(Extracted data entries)
********

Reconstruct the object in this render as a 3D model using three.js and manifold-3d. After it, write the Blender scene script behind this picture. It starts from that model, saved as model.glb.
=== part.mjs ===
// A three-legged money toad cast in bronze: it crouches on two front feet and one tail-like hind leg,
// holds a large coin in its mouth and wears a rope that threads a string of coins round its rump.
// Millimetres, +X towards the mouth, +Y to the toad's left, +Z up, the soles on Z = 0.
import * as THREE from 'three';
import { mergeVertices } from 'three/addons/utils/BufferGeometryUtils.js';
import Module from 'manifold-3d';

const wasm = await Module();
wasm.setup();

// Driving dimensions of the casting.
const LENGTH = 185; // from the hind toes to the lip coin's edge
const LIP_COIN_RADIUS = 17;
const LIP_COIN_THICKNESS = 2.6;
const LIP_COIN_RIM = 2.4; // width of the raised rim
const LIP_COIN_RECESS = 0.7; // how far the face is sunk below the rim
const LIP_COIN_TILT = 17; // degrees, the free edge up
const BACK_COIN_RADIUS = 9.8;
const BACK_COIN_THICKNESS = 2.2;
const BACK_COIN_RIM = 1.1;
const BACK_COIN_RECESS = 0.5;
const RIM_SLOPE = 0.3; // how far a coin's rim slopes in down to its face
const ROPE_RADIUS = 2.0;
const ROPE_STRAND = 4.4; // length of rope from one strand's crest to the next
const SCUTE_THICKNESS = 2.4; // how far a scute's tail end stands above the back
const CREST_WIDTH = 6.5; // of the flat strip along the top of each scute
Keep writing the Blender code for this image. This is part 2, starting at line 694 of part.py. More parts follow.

********

▶ [TASK PROMPT]
Print only the lines from the top of the data above down to the line holding "wasm.setup();", inclusive.

▶ [SOLUTION FOR THIS EXERCISE]
Reconstruct the object in this render as a 3D model using three.js and manifold-3d. After it, write the Blender scene script behind this picture. It starts from that model, saved as model.glb.
=== part.mjs ===
// A three-legged money toad cast in bronze: it crouches on two front feet and one tail-like hind leg,
// holds a large coin in its mouth and wears a rope that threads a string of coins round its rump.
// Millimetres, +X towards the mouth, +Y to the toad's left, +Z up, the soles on Z = 0.
import * as THREE from 'three';
import { mergeVertices } from 'three/addons/utils/BufferGeometryUtils.js';
import Module from 'manifold-3d';

const wasm = await Module();
wasm.setup();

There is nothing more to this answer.